**THE PROBLEM**
Every line below that mentions the word "materials" should be copied out.

***** DATA LISTING *****

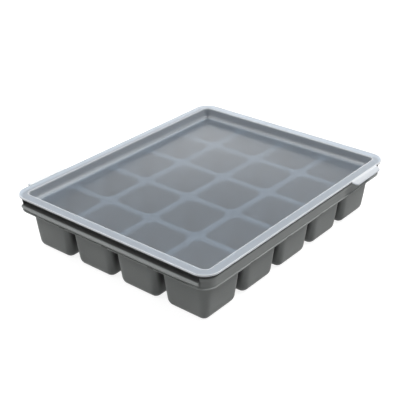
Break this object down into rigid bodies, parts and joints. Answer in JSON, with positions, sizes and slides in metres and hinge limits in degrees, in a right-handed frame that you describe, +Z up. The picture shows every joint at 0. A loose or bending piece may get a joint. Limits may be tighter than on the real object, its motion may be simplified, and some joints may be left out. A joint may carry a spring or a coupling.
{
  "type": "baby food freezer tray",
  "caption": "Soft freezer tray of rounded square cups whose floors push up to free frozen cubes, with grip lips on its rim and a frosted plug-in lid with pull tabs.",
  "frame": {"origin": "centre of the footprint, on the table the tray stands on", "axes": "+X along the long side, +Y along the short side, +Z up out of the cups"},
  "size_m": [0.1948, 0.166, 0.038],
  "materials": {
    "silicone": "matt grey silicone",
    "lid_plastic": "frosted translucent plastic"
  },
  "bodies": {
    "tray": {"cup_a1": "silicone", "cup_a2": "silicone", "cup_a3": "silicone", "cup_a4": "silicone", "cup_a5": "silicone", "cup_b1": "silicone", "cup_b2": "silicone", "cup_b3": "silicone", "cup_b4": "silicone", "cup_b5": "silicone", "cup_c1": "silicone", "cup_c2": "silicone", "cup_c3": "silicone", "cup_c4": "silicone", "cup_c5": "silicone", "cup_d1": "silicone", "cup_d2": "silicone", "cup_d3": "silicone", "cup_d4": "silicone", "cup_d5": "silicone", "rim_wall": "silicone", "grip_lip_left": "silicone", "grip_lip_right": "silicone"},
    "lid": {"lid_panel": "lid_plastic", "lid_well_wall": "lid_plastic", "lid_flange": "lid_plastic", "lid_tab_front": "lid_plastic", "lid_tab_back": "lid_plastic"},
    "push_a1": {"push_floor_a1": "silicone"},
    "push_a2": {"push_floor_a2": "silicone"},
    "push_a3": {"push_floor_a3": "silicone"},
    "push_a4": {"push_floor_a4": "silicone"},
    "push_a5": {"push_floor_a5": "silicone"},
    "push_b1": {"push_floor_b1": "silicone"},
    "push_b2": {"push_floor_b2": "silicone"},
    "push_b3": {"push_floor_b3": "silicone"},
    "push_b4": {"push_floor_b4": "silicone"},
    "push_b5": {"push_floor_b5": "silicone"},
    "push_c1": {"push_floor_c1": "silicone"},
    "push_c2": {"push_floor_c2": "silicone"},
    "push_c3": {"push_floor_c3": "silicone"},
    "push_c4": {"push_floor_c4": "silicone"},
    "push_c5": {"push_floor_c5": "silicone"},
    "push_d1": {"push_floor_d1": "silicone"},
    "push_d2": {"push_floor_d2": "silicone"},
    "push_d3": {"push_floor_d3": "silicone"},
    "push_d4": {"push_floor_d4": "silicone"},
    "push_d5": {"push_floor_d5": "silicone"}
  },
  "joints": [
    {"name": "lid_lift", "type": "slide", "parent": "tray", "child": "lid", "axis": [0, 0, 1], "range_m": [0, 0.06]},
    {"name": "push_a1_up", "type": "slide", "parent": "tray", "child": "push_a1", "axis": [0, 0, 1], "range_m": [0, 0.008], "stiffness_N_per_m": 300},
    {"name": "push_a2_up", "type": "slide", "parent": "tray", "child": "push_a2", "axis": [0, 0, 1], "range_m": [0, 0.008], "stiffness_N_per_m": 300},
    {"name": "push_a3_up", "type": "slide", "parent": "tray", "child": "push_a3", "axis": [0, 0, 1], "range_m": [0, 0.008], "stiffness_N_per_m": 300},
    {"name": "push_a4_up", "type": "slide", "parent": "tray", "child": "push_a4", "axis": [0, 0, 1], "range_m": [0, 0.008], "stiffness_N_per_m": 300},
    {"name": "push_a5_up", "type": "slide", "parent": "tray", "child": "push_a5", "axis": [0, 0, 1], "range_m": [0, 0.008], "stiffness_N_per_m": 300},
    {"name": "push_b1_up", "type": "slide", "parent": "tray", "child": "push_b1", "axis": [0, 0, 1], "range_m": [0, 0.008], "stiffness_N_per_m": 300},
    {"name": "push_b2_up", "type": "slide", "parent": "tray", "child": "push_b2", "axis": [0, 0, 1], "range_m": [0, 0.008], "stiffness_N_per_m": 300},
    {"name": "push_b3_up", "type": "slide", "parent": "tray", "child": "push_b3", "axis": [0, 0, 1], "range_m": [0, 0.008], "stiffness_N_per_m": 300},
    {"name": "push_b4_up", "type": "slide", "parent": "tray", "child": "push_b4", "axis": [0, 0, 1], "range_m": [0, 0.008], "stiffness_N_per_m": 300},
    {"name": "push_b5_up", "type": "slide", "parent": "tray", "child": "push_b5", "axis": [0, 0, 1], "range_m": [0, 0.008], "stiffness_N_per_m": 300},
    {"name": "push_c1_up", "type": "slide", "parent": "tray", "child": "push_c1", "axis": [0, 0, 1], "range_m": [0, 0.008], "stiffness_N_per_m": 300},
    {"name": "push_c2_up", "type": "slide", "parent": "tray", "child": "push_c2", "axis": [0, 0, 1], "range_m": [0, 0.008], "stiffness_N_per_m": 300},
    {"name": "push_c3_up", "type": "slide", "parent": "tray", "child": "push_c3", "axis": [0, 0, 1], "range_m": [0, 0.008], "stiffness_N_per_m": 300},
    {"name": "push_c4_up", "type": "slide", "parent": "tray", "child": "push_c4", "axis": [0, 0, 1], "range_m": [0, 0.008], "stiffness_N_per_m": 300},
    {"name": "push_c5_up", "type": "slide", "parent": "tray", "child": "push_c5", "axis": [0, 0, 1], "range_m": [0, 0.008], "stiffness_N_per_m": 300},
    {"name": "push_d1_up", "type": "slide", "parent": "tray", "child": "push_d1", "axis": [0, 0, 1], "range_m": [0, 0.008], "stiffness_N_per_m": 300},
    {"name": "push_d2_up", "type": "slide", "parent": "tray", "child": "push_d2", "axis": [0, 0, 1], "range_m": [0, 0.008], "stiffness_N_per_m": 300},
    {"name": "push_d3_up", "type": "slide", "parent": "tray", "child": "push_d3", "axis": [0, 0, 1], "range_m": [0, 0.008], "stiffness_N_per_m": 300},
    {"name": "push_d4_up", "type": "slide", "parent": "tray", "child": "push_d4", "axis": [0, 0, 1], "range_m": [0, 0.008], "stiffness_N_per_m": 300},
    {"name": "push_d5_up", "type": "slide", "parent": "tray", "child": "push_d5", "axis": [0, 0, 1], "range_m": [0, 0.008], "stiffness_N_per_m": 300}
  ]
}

*****
***** DATA LISTING *****

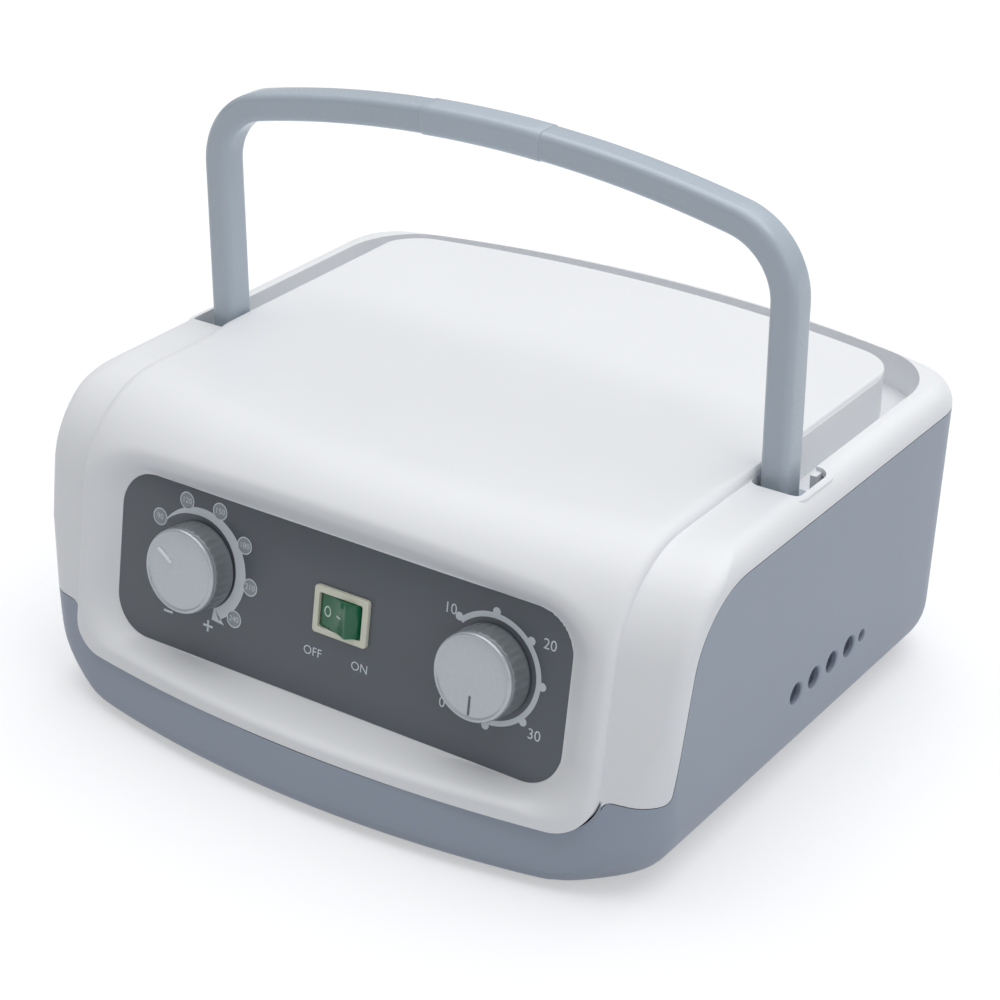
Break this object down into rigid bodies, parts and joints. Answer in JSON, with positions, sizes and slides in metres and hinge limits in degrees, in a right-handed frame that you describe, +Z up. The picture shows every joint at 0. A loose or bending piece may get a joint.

*****
***** DATA LISTING *****

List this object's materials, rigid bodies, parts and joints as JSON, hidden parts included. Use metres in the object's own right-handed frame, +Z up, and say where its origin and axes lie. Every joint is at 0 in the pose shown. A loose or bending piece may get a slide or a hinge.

*****

**WORKED ANSWER**
  "materials": {
List this object's materials, rigid bodies, parts and joints as JSON, hidden parts included. Use metres in the object's own right-handed frame, +Z up, and say where its origin and axes lie. Every joint is at 0 in the pose shown. A loose or bending piece may get a slide or a hinge.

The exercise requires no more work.